Let’s begin on a note of appreciation to both those who have reacted angrily to the first installment of this attempt at rating the presidents since 1999 and those who welcomed that installment. Intervention welcomes both the commendation and the condemnation. It is probably important to point out that Intervention is not involved in objective analysis. Rather, it is involved in critical analysis because that is what is possible and that is what Nigeria needs, not the deceit called objectivity which doesn’t exist anyway. In critical analysis, how any of the four presidents is declared the best is more important than who the president is. In other words, readers who challenge our argument that presidential handling of the most tense security moment in the tenure of each of the four presidents is the most important criterion for deciding the best president will interest us more than those who just want one particular president or another to be named the best.
That decision stands in so far as no one is contradicting the basis for that which is the analysis that democracy in Nigeria has not brought home Nigeria’s share of the massive expansion in quality of life across the world. Intervention does not subscribe to the notion that there is no distinction between formal and substantive democracy even as it believes that there is no China Wall between the two.
Taking presidential handling of high security moments in the past 20 years, we have seen how Obasanjo handled the Sharia crisis; how Umaru Yar’Adua handled the Niger Delta crisis; how Goodluck Jonathan handled the 2015 presidential election outcome and how President Muhammadu Buhari has been handling Boko Haram-herdsmen- banditry crises.
President Buhari has since been removed from the list because there is nothing in the form of a consolidated discourse or a Buhari doctrine of the high security moment he has faced. This contrasts with all others before him.
Obasanjo’s discourse of the ‘Sharia turn’, for instance, was that it would fizzle out or survive depending on how genuine it was. 15 years thereafter, he was in a position to celebrate that discourse when he said that, by that position of his, he succeeded in making Nigeria the ultimate winner of the debacle. In his analysis, that happened because he denied Muslims who could have used whatever he said as ammunition to cause mayhem just as he resisted unspoken Christian pressure of rolling out military tanks to crush Sharia proponents. Similarly, Umaru Yar’Adua’s discourse of Niger Delta crisis was that confronting violence with violence is not a solution in that context. That discourse produced the response in the form of the Amnesty programme. His successor told the world that his second term was not worth the life of any Nigerian.

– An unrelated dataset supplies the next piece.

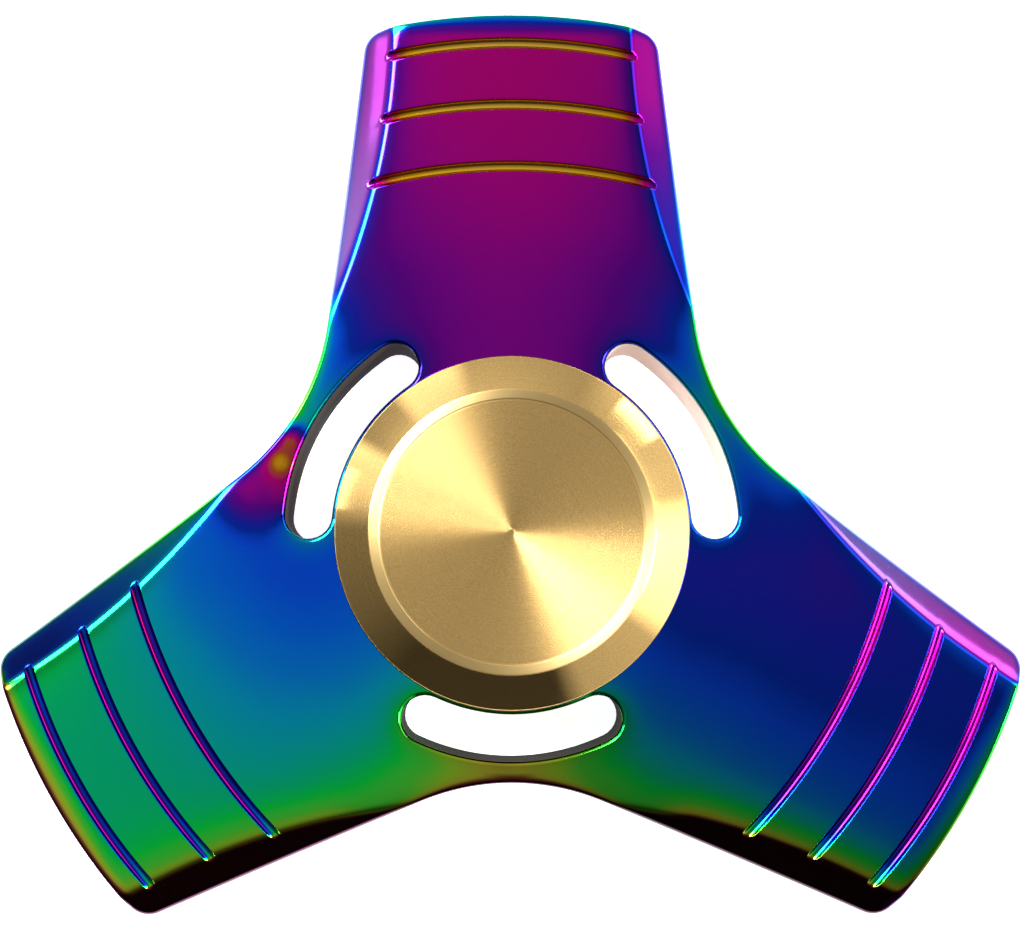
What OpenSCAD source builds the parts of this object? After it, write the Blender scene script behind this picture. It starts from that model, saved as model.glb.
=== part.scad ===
// Three-arm fidget spinner: a cast metal frame on a 608 ball bearing, held
// between two brass finger caps. Millimetres, +Z is the spin axis, and the
// origin is the centre of the bearing. The first arm points along +Y.

/* [Frame] */
// distance from the hub centre to the end of an arm
arm_tip = 35; // [30:0.5:45]
// thickness of the frame, the same as the bearing width
body_t = 7; // [7:0.5:9]
// radius of the curved end of an arm
tip_r = 42; // [30:1:60]
// radius of the rounded corner of an arm
corner_r = 1.4; // [0.8:0.1:2.5]
// how much each side of an arm leans in towards its end, in degrees
arm_flare = 6.8; // [4:0.2:9]
// radius of the curved valley between two arms
valley_r = 15.6; // [14:0.1:18]
// distance from the hub centre to the centre of a valley curve
valley_off = 32.1; // [31:0.1:34]
// size of the small bevel along the arm ends
edge_ch = 0.35; // [0.1:0.05:0.6]

/* [Side bevels] */
// radius of the scooped edge of each side bevel
facet_r = 49; // [40:1:60]
// sideways distance of the scoop centre from the arm's centre line
facet_x = 57; // [48:1:68]
// distance of the scoop centre from the hub along the arm
facet_y = 34.7; // [32:0.1:38]
// slope of the side bevels, in degrees
facet_slope = 38; // [30:1:60]

/* [Grip grooves] */
// distance of the outermost groove from the hub centre
groove_y = 33; // [31:0.1:33.4]
// distance from one groove to the next
groove_pitch = 4.2; // [3:0.1:4.5]
// radius of the arc that a groove follows
groove_arc = 38; // [34:1:45]
// radius of the round groove section
groove_r = 0.37; // [0.2:0.01:0.5]
// height of the groove section's centre above the face
groove_lift = 0.04; // [0.02:0.01:0.1]

/* [Curved slots] */
// radius of the slot's middle line around the hub
slot_mid = 13.55; // [13.4:0.05:13.7]
// half of the slot's width
slot_half_w = 1.55; // [1.2:0.05:1.6]
// half of the slot's length, as an angle at the hub
slot_half_a = 25; // [15:1:28]
// bevel around the slot's mouth
slot_ch = 0.25; // [0:0.05:0.4]

/* [Ball bearing] */
// outside diameter of the bearing
brg_od = 22; // [22:22]
// bore of the bearing
brg_bore = 8; // [8:8]
// width of the bearing
brg_w = 7; // [7:7]
// diameter of one ball
ball_d = 3.969; // [3.969:0.001:3.969]
// diameter of the circle through the ball centres
pitch_d = 15; // [15:15]

/* [Finger caps] */
// outside diameter of a cap
cap_d = 23.5; // [23:0.1:24]
// overall height of the spinner over both caps
cap_over = 11.8; // [11:0.1:14]
// inner diameter of the sloping ring
cap_bevel_d = 18.7; // [18:0.1:21]
// diameter of the sunken disc that the finger touches
cap_disc_d = 17.4; // [17:0.1:20]
// depth of the sunken disc at its centre
cap_dish = 0.5; // [0.1:0.1:0.8]
// diameter of the threaded stud
stud_d = 5; // [4:0.5:6]

/* [Hidden] */
$fn = 96;
arms = 3;
balls = 7;
eps = 0.01;
over = 1;
// how far one curve runs into the next instead of just touching it
blend = 0.006;
arm_step = 360 / arms;
ball_step = 360 / balls;
half_t = body_t / 2;
half_w = brg_w / 2;

// arm outline
valley_x = valley_off * sin(arm_step / 2);
valley_y = valley_off * cos(arm_step / 2);
side_c = cos(arm_flare) * valley_x + sin(arm_flare) * valley_y - valley_r + 3 * blend;
root_x = valley_x - valley_r * cos(arm_flare);
root_y = valley_y - valley_r * sin(arm_flare);
web_part = 0.6;
end_half_w = 13;
tip_c = arm_tip - tip_r;
corner_a = asin((side_c - corner_r - tip_c * sin(arm_flare)) / (tip_r - corner_r)) - arm_flare;
corner_x = (tip_r - corner_r) * sin(corner_a);
corner_y = tip_c + (tip_r - corner_r) * cos(corner_a);
arm_len = arm_tip + over;
groove_half_a = 21;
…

These are discursive responses which are neither true nor false statements. Rather, what a discourse is interpreted to mean has nothing to do with the producer of the discourse but dependent entirely on what the listener or the audience makes of it.
Returning to the question of which of the high security moments under Obasanjo, Yar’Adua and Jonathan deserves to decide the question of the best president since 1999, Intervention’s conclusion is that Goodluck Jonathan wins.
The key reason for this is that as weighty as each of the moments in question were, none would have been like the first three days of 2015 presidential election results if violence broke out. We can say this because it is not as if there were no Sharia riots or lots of killings associated with insurgency in the Niger Delta. So, irrespective of the source of the wisdom in conceding defeat in 2015 at the time he did, that action remains an anti-climax worth recognizing for what it aborted when seen from 2011 post election violence.
This rating does not absolve former President Jonathan of non-performance. What it makes clear is that, in statecraft, some actions are almost always rated higher than others. Conceding defeat at that moment thus overwrites that president’s observable lack of grip on power and degree of looting he superintended.
It is a celebration of the primacy of agency. What science could ever explain an African president, surrounded by bodyguards, red carpets everywhere, automatic access to privileged quarters and the cash backing to make things happen but compelled solely by his understanding or interpretation of what was before him at that moment, be it the fear of the unknown, personal survival instinct, facts of the matter, simulated foreign pressure or pure national interest.
Finally, that action offered an enduring critique of certitude and predictability, a big lesson for people who go about with timeless notions of right or wrong; what causes what; who is the good guy and the bad guy, who will be allowed or not allowed to be what; what tomorrow will be like and so on and so forth.
The question then is how might a president perform? No president can perform if he has no idea of what democracy should mean in relation to Nigeria. A president who comes into office with a so-called universal meaning of democracy has already failed even before he arrived. Democratic aspiration may be a universal experience but its operationalisation can never be universal. No Nigerian president since 1999 has manifested a Nigerian entry point into the democratic space. That is why they have had very little to show other than that the country has not collapsed!
If in coming leaders at various levels find anything worth picking up from this assessment, Intervention would have been fulfilled!